在这种情况下，feed 和 run 将在不同的线程上运行，read 应该是阻塞读取（如 recv 和 fread）。显然，我的双端队列需要某种互斥机制，我需要某种通知系统来通知read 重试。

我听说 条件变量 是要走的路，但我所有的多线程经验都依赖于 Windows，我很难完全理解它们。

感谢您的帮助！

（是的，我知道返回向量是低效的。我们不要讨论这个。）

【问题讨论】：

标签： c++ multithreading pthreads producer-consumer

【解决方案1】：

此代码尚未准备好生产。不对任何库调用的结果进行错误检查。

我已将互斥锁的锁定/解锁包装在 LockThread 中，因此它是异常安全的。但仅此而已。

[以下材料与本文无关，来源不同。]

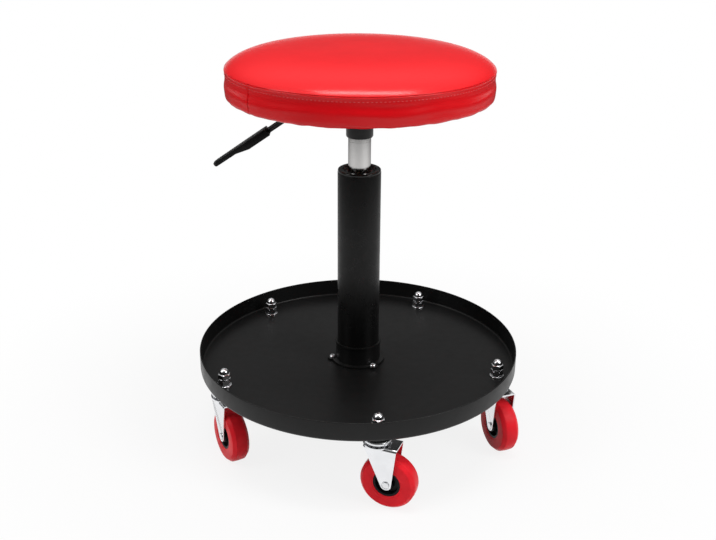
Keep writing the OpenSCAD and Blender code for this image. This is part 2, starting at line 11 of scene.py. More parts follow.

此外，如果我认真地这样做，我会将互斥锁和条件变量包装在对象中，这样它们就可以在 Consumer 的其他方法中被滥用。但是只要你注意必须在使用条件变量之前（以任何方式）获取锁，那么这种简单的情况就可以保持原样。

出于兴趣，您检查过 boost 线程库吗？

#include <iostream>
#include <vector>
#include <pthread.h>

class LockThread
{
    public:
    LockThread(pthread_mutex_t& m)
        :mutex(m)
    {
        pthread_mutex_lock(&mutex);
    }
    ~LockThread()
    {
        pthread_mutex_unlock(&mutex);
    }
    private:
        pthread_mutex_t& mutex;
};
class Consumer
{
    pthread_mutex_t     lock;
    pthread_cond_t      cond;
    std::vector<char>   unreadData;
    public:
    Consumer()
    {
        pthread_mutex_init(&lock,NULL);
        pthread_cond_init(&cond,NULL);
    }
    ~Consumer()
    {
        pthread_cond_destroy(&cond);
        pthread_mutex_destroy(&lock);
    }

    private:
        std::vector<char> read(size_t n)
        {
            LockThread  locker(lock);
            while (unreadData.size() < n)
            {
                // Must wait until we have n char.
                // This is a while loop because feed may not put enough in.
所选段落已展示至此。